Jerry, Candy...and Jason
JERRY and CANDY hadn't understood why JASON wanted to join the military in the first place. True, his education fund hadn't grown as they'd expected so the GI Bill would help" add to that signing bonus the recruiter promised.... More than anything, though, Jason was thrilled to be part of, as he put it, "something bigger than myself, working for the good of the country and all its people, they'll know that we did our best to keep them safe here at home..."
Neither Jerry nor Candy could argue with that. Isn't that what so many of us want after all, to feel we've contributed something positive and left the world a better place?
All of that is beside the point now. Jason's injuries are such that it is hard even to picture him in a regular job. It really takes it out of a family when a child - an only son - is injured like Jason.
He has many surgeries ahead --just reconstructing the muscles around the hole that used to be his mouth will takes months. Jerry fell apart just once and that was the night Jason's friend, Frank, was found floating in his family's swimming pool. Frank had swallowed all his pain killers -- god knows the military is not shy when it comes to handing out medications --downed a few beers, knocked himself out by diving into the shallow part of the pool, and drowned.

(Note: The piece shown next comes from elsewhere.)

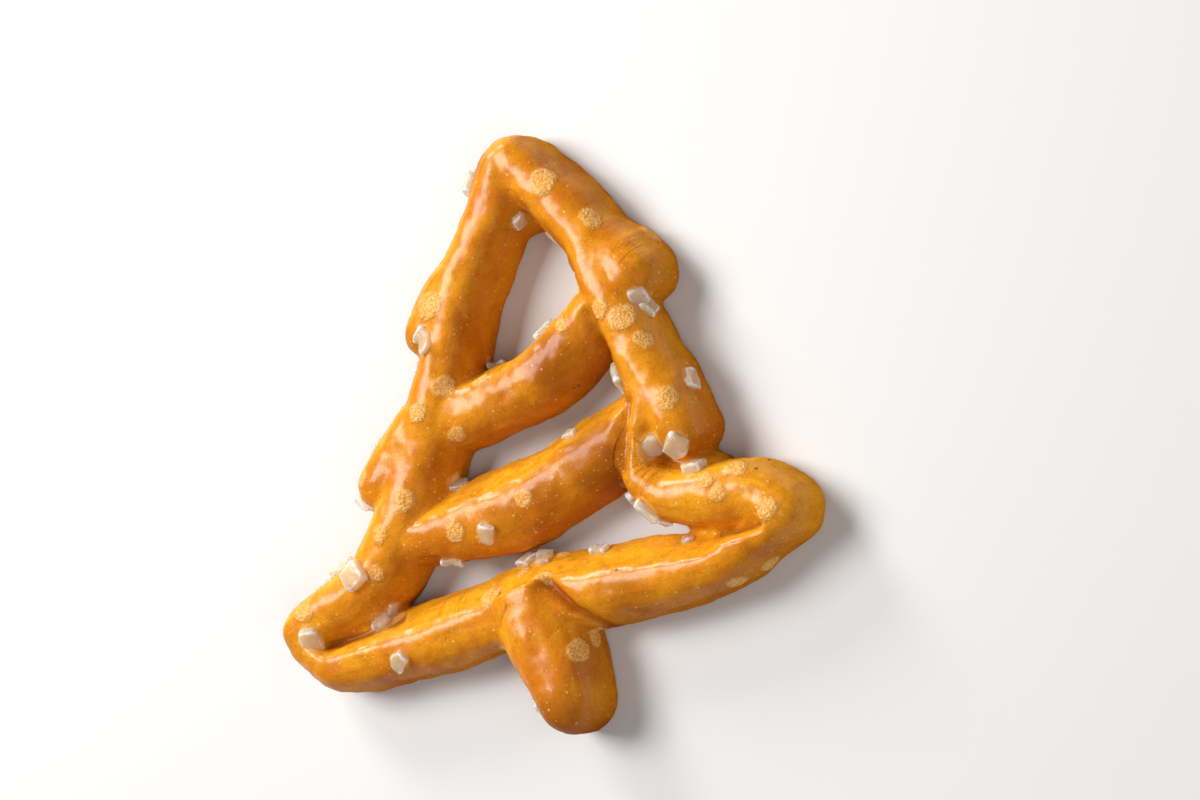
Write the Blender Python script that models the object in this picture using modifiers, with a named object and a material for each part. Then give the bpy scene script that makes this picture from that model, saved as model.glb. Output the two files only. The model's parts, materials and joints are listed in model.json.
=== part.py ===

Candy knew Jerry was terrified Jason might kill himself too. Frank and Jason had been in the same IED explosion. Frank's face had also been burned but he'd lost his vision - at least Jason could still see using those awful glasses. The boys had comforted each other throughout the skin grafts, the reconstruction surgeries, the physical therapy, and the rap sessions.
When Jason learned of Frank's suicide he'd just nodded his head and stared off into space -- but now he refuses to come out of his bedroom. Jason is only 22 years old--what will he do with the rest of his life?
How will they ever recover?
I create pieces for this Family of War Series as I find that art and images are an effective way to express and communicate with those who don't read much or are overwhelmed by what they read. Here, my sculptures use the human face to encounter the horror faced by families of those injured in war. And holding that the suffering of Iraqis and Afghans- and so many others - are not yet receiving much attention.